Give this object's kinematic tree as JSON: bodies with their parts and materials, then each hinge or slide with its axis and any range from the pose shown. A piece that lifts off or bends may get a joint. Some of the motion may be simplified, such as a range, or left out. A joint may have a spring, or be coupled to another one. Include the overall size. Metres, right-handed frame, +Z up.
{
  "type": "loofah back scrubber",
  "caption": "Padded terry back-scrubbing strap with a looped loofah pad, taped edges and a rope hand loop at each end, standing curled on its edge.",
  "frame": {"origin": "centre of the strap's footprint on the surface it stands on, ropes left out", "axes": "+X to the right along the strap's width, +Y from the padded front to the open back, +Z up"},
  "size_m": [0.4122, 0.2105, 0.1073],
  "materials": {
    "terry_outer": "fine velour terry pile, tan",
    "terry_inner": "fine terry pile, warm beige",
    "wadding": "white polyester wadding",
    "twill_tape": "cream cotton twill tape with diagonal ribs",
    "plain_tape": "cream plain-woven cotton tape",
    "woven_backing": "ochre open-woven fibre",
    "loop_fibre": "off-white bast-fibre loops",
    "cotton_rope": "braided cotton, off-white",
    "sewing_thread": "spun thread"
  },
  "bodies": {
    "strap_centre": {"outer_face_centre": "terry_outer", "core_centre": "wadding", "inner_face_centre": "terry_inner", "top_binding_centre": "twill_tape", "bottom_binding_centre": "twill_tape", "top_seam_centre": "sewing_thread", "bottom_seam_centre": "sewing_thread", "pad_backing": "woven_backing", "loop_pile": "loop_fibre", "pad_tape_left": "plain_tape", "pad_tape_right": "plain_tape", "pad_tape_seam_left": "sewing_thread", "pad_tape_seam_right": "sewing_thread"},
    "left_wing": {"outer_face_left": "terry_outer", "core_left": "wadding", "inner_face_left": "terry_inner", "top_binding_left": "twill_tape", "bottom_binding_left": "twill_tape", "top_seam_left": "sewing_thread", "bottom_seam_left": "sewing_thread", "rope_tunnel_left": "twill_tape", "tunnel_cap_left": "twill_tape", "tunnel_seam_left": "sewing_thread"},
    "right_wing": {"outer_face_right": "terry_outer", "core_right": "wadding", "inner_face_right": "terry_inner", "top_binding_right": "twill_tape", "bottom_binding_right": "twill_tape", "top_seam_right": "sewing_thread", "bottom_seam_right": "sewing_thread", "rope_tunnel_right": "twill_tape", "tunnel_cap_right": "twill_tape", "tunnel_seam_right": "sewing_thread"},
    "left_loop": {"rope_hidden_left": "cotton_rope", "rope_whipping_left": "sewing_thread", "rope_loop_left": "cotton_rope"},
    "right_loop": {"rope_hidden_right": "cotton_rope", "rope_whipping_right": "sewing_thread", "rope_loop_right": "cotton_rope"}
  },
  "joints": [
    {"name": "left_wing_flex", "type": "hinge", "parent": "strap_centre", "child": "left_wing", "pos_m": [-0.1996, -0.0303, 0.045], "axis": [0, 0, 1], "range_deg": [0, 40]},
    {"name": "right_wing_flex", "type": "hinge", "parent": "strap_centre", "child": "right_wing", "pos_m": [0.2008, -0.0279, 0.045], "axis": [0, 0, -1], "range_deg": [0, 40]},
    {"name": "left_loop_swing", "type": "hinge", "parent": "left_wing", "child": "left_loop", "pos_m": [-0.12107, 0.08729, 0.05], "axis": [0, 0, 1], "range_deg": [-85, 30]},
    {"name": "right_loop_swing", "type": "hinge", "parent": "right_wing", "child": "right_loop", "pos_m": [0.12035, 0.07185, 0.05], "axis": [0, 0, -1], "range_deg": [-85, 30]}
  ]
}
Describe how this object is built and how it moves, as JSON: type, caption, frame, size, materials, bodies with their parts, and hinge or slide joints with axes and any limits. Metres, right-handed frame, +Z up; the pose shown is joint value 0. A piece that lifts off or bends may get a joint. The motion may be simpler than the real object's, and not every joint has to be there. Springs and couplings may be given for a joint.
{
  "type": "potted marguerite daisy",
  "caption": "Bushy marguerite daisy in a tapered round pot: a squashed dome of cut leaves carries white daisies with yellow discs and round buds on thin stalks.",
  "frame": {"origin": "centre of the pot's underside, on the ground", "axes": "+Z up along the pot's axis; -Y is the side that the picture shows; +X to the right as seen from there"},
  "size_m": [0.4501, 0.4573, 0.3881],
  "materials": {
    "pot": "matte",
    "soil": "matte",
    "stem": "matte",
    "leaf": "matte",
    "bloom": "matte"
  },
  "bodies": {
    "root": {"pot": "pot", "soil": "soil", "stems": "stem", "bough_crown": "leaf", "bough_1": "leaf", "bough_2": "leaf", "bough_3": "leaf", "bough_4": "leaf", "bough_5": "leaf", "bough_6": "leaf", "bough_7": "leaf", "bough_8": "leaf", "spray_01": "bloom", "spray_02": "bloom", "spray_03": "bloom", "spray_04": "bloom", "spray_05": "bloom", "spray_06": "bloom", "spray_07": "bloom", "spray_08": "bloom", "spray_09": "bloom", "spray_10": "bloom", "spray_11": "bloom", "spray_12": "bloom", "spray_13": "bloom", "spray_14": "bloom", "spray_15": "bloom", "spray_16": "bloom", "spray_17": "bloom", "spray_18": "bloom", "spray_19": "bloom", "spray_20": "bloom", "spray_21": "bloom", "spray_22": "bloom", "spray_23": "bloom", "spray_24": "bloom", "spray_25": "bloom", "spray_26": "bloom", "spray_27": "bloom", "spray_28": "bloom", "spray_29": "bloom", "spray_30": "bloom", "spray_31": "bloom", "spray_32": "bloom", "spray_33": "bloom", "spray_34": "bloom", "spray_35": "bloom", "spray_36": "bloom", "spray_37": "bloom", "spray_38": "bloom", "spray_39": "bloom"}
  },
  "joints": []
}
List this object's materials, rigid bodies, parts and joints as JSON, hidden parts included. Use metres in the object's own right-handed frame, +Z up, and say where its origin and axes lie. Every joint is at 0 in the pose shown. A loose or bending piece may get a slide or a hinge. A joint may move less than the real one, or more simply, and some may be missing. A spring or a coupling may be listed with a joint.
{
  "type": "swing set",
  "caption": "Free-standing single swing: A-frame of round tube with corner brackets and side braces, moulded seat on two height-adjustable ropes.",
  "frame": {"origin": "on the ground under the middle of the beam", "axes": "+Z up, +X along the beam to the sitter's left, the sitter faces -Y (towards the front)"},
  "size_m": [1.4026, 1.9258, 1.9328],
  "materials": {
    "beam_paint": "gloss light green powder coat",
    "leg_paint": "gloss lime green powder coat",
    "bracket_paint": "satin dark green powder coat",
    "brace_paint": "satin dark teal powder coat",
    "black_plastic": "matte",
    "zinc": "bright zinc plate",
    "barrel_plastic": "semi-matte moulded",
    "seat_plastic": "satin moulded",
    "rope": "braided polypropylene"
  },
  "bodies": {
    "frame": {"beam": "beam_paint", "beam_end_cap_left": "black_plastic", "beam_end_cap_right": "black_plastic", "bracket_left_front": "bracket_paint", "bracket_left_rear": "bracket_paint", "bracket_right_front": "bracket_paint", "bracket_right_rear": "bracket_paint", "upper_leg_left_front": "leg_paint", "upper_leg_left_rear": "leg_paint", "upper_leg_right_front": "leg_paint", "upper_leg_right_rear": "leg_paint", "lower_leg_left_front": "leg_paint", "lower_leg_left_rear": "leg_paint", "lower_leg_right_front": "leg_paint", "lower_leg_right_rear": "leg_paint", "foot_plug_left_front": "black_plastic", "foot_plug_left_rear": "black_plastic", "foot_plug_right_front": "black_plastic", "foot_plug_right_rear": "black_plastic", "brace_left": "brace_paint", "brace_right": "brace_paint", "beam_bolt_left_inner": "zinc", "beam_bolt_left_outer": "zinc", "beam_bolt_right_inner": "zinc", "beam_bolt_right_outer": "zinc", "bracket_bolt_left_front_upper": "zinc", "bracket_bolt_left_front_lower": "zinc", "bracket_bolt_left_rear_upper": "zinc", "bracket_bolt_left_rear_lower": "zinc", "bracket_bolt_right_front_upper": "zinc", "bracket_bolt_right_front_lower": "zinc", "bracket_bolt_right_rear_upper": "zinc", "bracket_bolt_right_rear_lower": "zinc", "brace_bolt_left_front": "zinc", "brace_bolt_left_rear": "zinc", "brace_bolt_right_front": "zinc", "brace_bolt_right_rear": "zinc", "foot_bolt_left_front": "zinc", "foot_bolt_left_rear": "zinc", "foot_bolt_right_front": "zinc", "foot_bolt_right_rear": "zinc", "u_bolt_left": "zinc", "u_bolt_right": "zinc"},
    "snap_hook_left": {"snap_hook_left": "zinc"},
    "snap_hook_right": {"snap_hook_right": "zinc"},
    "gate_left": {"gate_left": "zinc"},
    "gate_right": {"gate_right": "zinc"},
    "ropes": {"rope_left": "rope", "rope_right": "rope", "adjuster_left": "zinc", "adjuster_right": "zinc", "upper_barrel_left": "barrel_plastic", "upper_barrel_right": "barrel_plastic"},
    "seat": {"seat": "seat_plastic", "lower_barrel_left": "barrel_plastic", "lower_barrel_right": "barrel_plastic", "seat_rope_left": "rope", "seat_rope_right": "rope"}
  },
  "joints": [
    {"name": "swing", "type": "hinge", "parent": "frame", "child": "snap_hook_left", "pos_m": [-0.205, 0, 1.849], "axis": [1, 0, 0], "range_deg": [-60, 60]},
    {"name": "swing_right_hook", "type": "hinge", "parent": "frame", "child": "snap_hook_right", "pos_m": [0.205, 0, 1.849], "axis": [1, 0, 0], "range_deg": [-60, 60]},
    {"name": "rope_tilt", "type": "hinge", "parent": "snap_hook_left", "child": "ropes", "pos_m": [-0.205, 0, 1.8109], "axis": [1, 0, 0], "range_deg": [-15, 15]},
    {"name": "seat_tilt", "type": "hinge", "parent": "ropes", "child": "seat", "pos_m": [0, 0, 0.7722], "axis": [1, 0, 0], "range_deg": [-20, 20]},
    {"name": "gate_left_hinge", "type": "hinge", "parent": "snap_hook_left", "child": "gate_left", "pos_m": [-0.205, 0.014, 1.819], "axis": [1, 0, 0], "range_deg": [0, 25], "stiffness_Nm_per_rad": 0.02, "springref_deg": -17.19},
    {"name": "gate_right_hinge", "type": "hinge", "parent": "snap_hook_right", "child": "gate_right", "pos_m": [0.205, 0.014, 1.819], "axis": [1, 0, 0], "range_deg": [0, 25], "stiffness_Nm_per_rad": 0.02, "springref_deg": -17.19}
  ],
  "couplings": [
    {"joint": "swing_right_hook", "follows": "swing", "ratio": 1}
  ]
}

================

### Requirement
Show the lines of the material that contain the word "joints".

### Finished task
  "joints": [
Describe how this object is built and how it moves, as JSON: type, caption, frame, size, materials, bodies with their parts, and hinge or slide joints with axes and any limits. Metres, right-handed frame, +Z up; the pose shown is joint value 0. A piece that lifts off or bends may get a joint. The motion may be simpler than the real object's, and not every joint has to be there. Springs and couplings may be given for a joint.
  "joints": []
List this object's materials, rigid bodies, parts and joints as JSON, hidden parts included. Use metres in the object's own right-handed frame, +Z up, and say where its origin and axes lie. Every joint is at 0 in the pose shown. A loose or bending piece may get a slide or a hinge. A joint may move less than the real one, or more simply, and some may be missing. A spring or a coupling may be listed with a joint.
  "joints": [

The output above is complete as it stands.